Четырнадцатого сентября, в праздник воздвижения, в убежище остались только двое жильцов: суфлер Стаканыч и дедушка. Остальные ушли с утра в город. Михаленко принимал участие в каком-то утреннем спектакле (он время от времени добивался для себя таких приглашений от бывших товарищей по сцене). Поэтому он еще за два дня начал низко и без всякой меры льстить Лидину-Байдарову, превознося его замечательный голос и поразительные успехи у женщин, и в конце концов выпросил у опереточного премьера бумажный воротничок и манжеты, бывшие всего раз в употреблении, а также красный заношенный до лоска галстук. Сам Байдаров по большим праздникам ходил обедать в знакомое купеческое семейство, где его снабжали кое-каким застиранным и перештопанным бельишком, папиросами, мелкими деньгами и кирпичным чаем. Впрочем, эти унизительные подробности своих праздничных визитов он скрывал от товарищей, отчасти из боязни насмешек, а отчасти из скупости, так как он очень не любил, если у него просили взаймы. Что касается Славянова-Райского, то он накануне получил субсидию из театрального фонда и теперь отправился в город с единственной целью — провести весь день в излюбленном трактирчике, носившем библейское название «Капернаум», и вернуться в убежище совершенно пьяным.
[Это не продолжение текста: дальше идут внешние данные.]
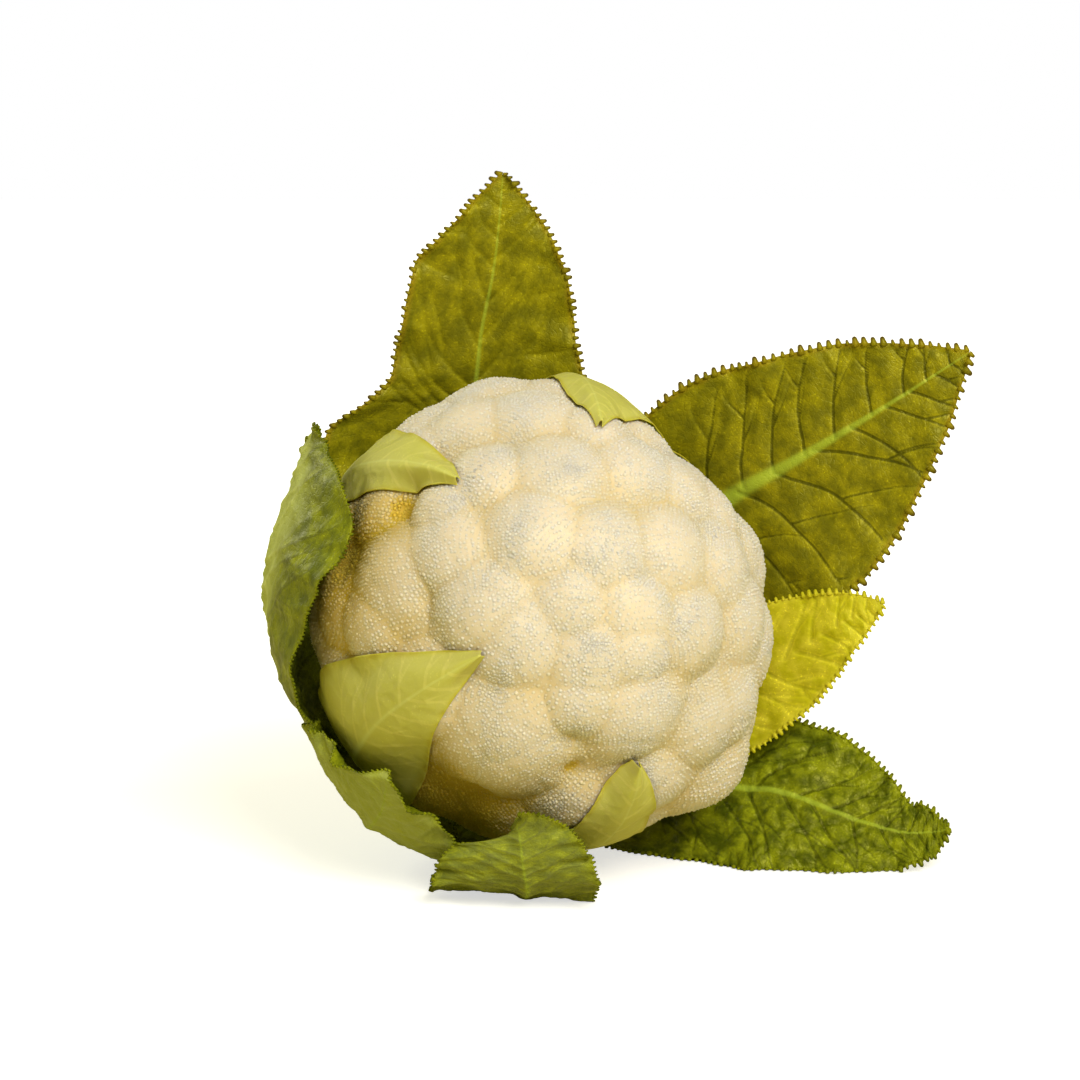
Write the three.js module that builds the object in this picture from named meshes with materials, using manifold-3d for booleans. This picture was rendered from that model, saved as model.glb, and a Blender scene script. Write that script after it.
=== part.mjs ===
// A cauliflower lying on its side: a round curd of tight florets on a cut stalk, four inner
// leaves pressed against the curd and seven outer leaves spread round it.
//
// Millimetres, +Z up, the curd facing -Y, the lowest leaves resting on z = 0. The leaves and
// the curd are described from the middle of the head, which stands HEAD_HEIGHT above the rest.

import * as THREE from 'three';
import { mergeVertices } from 'three/addons/utils/BufferGeometryUtils.js';
import Module from 'manifold-3d';

const wasm = await Module();
wasm.setup();

// ---- driving dimensions ---------------------------------------------------------------------

const HEAD_RADIUS = 71.6;          // curd, middle of the head to the crown of a floret
const HEAD_HEIGHT = 81;            // middle of the head above the surface it rests on
const HEAD_TURN = 14;              // degrees the curd is turned towards +X
const HEAD_TILT = 14;              // degrees the curd is tipped up
const CREASE_DEPTH = 6.0;          // crown of a floret down to the bottom of a crease
const CREASE_SOFTNESS = 0.9;       // how far the florets melt into each other
const FLORET_FLATNESS = 1.7;       // radius of a floret's dome over its half-width
const UNDERSIDE_RADIUS = 46;       // curd, middle of the head back to the stalk
const CURD_DETAIL = 12;

const STALK_RADIUS = 17;
const STALK_LENGTH = 50;
const STALK_GAP = 0.4;

const LEAF_THICKNESS = 1.3;
const RIB_WIDTH = 4.2;
const LEAF_ROWS = 15;
const LEAF_COLUMNS = 9;
const LEAF_GAP = 0.35;
const HUG_RADIUS = HEAD_RADIUS + 2.8;

// ---- directions of the head -----------------------------------------------------------------

const turn = THREE.MathUtils.degToRad(HEAD_TURN);
const tilt = THREE.MathUtils.degToRad(HEAD_TILT);
const FACING = new THREE.Vector3(
  Math.sin(turn) * Math.cos(tilt), -Math.cos(turn) * Math.cos(tilt), Math.sin(tilt));
const ACROSS = new THREE.Vector3(Math.cos(turn), Math.sin(turn), 0);
const UPWARD = new THREE.Vector3().crossVectors(ACROSS, FACING).negate();
const CENTRE = new THREE.Vector3(0, 0, 0);
const VIEWER = new THREE.Vector3(30, -400, 120);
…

Дедушка лежал, сложив на животе и сцепив одну с другой большие исхудалые руки с коричневой кожей и резко выступающими наружу костяшками. Весь белый, с белыми волосами, неподвижный и благообразный, он теперь более чем когда-либо походил на святого старца, готовящегося к праведной кончине. Его бледно-серые, выцветшие глаза были упорно устремлены в широкое венецианское окно, где на густой осенней синеве неба медленно раскачивалась, вся озаренная солнцем, золотая круглая верхушка липы. Даже здесь, в душной, пропитанной тяжелым запахом комнате, чувствовалось, что там, за окном, стоит бодрый и холодный осенний день, сияет яркое, но негреющее солнце и тянет крепким ароматом увядающего листа.
Стаканыч, сидя на кровати по-турецки, раскладывал на одеяле старыми, почерневшими и распухшими от времени картами один из самых длинных своих пасьянсов — «двенадцать спящих дев», который он, из уважения к его сложности и числовому наименованию, раскладывал только по двунадесятым праздникам. Вид у Стаканыча был сосредоточенный. Он то подымал вверх брови, морща дряблую кожу на лбу в длинные, волнообразные складки, то опускал их вниз и сдвигал вместе, отчего над переносьем появлялась короткая, прямая, озабоченная морщинка. Когда же он муслил во рту палец, чтобы взять с колоды карту, от которой пахло стекольной замазкой, и в то же время задумчиво пробегал прищуренными глазами пасьянс, то его губы круглились, как будто он собирался свистать.
— Иван Степаныч, — поди-ка, братец, ко мне, — позвал вдруг дедушка своим тонким старческим голосом.
— А? Ты меня, что ли, дедушка? — обернулся суфлер.
— Поди, говорю, на минуточку. Поговорить хочу.
— Сейчас, сейчас, дедушка, дай только ряд докончу. Ну, вот и вся недолга.
Стаканыч перешел на кровать дедушки и уселся у него в ногах. Старик опять посмотрел в окно на густое, синее, спокойное небо, потом пошевелил сложенными на животе пальцами и длинно вздохнул.
— Ну что, дедушка, скажешь? — осторожно спросил Стаканыч, слегка похлопывая старика по большой ступне, которая горбом выпячивалась под одеялом.
— Вот что, Стаканыч… — дедушка перевел глаза на суфлера, но глядел на него так равнодушно, как будто бы разглядывал что-то сквозь него. — Вот какую я тебе историю скажу. Видел я сегодня во сне Машутку, свою внучку… Есть, брат, у меня такая внучка в Ростове-на-Дону, Марьей ее зовут. Она портниха…
— Портниха? — озабоченно спросил Стаканыч. — Портних видеть — не знаю, что значит. А вот иголку с ниткой или вообще шить что-нибудь — это непременно к дороге…
— К дороге так к дороге. Оно так, пожалуй, и выходит, что к дальней дороге… Но очень бы мне хотелось ее еще раз повидать, перед тем как закончу земные гастроли.